#### SET TASK:
Extract all lines in the data that contain the word "shown".
┌──
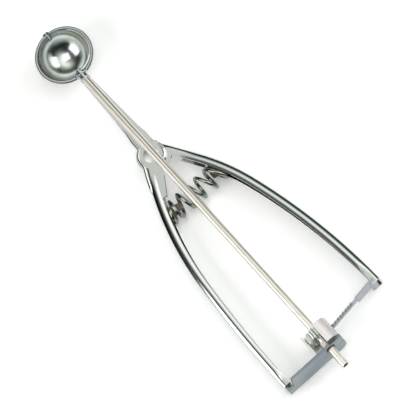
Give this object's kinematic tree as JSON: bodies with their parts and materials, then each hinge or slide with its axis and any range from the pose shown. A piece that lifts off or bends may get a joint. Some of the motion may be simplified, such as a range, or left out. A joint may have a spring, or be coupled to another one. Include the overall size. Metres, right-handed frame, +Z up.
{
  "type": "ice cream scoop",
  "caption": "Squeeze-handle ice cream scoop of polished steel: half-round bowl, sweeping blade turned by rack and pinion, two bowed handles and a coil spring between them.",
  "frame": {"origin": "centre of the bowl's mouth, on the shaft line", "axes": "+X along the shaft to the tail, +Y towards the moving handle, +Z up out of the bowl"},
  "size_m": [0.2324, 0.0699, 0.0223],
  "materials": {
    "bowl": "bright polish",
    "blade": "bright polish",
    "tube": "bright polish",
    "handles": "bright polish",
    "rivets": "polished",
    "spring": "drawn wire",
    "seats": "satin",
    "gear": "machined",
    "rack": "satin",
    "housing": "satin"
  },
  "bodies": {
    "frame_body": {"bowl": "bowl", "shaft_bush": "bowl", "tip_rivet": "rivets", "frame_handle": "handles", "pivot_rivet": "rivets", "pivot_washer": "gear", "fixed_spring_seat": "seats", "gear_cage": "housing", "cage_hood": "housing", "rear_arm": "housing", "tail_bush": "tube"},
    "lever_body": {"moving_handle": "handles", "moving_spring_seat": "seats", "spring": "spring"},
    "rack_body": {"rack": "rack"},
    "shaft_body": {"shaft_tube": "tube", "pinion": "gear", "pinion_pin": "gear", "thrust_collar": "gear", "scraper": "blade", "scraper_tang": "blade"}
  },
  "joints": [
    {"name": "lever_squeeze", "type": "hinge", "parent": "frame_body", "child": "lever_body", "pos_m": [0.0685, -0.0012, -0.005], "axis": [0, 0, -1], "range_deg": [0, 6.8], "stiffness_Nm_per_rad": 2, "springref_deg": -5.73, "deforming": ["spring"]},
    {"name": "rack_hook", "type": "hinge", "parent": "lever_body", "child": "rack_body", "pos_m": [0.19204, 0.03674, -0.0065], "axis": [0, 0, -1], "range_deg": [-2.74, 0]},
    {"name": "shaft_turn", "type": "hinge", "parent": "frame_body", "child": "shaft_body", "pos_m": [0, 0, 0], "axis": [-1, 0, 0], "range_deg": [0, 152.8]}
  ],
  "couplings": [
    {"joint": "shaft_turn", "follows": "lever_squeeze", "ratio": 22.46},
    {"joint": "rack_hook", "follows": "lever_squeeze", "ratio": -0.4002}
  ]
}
└──
┌──
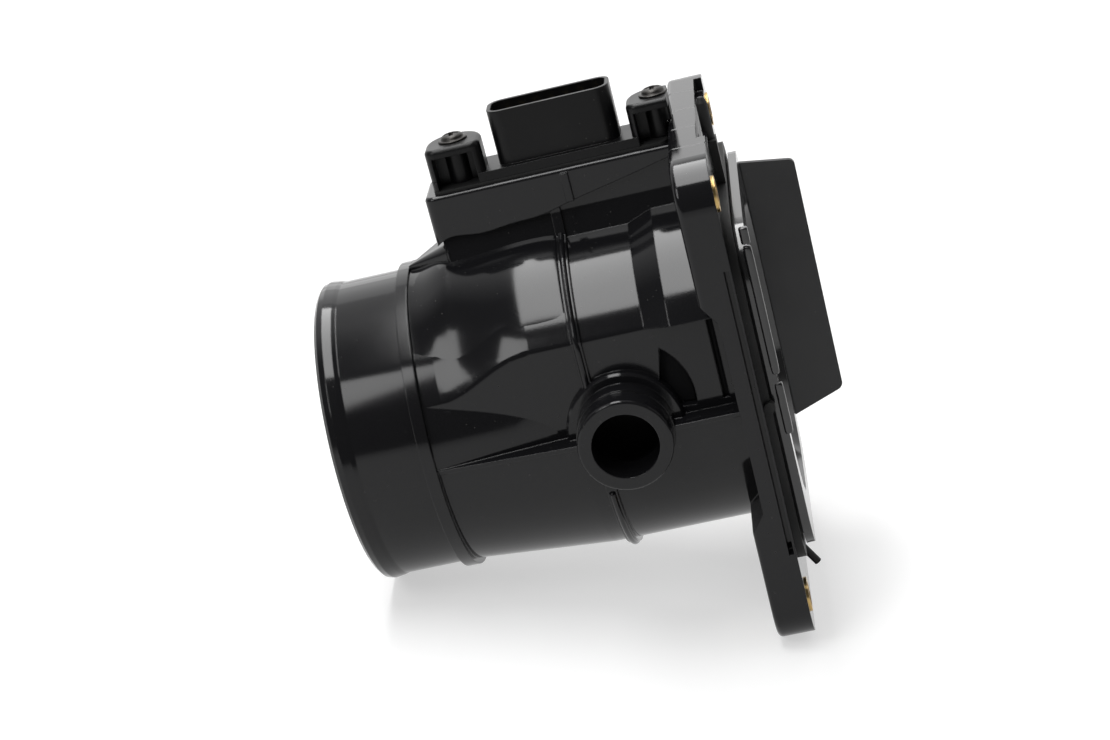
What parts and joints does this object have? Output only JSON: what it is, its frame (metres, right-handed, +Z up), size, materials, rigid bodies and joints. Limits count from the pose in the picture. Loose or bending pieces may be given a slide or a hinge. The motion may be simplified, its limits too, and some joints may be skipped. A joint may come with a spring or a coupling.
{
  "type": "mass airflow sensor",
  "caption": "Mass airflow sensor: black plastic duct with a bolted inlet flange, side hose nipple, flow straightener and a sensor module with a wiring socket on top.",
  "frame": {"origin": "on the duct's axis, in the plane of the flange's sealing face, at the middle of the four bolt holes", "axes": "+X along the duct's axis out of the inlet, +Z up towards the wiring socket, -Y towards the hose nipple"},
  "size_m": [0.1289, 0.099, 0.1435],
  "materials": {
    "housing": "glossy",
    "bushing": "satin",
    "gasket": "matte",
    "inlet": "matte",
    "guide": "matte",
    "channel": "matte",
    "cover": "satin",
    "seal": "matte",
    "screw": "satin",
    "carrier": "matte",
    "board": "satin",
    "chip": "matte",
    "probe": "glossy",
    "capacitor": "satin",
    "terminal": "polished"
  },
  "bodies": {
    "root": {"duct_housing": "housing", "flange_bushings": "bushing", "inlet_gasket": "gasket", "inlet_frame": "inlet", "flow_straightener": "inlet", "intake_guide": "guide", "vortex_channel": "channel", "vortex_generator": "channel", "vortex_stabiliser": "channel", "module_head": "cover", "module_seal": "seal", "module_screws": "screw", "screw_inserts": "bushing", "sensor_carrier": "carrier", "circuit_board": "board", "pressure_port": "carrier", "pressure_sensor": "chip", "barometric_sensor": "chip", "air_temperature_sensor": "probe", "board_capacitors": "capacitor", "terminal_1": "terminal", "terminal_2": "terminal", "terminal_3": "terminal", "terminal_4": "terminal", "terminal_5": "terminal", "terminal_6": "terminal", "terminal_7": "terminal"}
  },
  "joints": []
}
└──
┌──
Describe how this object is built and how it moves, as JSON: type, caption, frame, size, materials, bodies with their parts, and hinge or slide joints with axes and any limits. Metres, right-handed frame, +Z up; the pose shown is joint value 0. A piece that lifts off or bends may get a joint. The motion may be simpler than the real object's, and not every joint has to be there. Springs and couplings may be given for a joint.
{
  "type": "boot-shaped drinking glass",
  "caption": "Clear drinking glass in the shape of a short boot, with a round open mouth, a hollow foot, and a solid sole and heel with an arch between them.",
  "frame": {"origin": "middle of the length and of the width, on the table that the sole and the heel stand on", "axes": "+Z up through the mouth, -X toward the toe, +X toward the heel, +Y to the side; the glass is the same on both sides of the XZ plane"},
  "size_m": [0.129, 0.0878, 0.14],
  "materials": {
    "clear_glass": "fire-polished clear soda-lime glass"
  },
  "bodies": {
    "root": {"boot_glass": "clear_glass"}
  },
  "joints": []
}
└──
#### WRITTEN SOLUTION:
Give this object's kinematic tree as JSON: bodies with their parts and materials, then each hinge or slide with its axis and any range from the pose shown. A piece that lifts off or bends may get a joint. Some of the motion may be simplified, such as a range, or left out. A joint may have a spring, or be coupled to another one. Include the overall size. Metres, right-handed frame, +Z up.
Describe how this object is built and how it moves, as JSON: type, caption, frame, size, materials, bodies with their parts, and hinge or slide joints with axes and any limits. Metres, right-handed frame, +Z up; the pose shown is joint value 0. A piece that lifts off or bends may get a joint. The motion may be simpler than the real object's, and not every joint has to be there. Springs and couplings may be given for a joint.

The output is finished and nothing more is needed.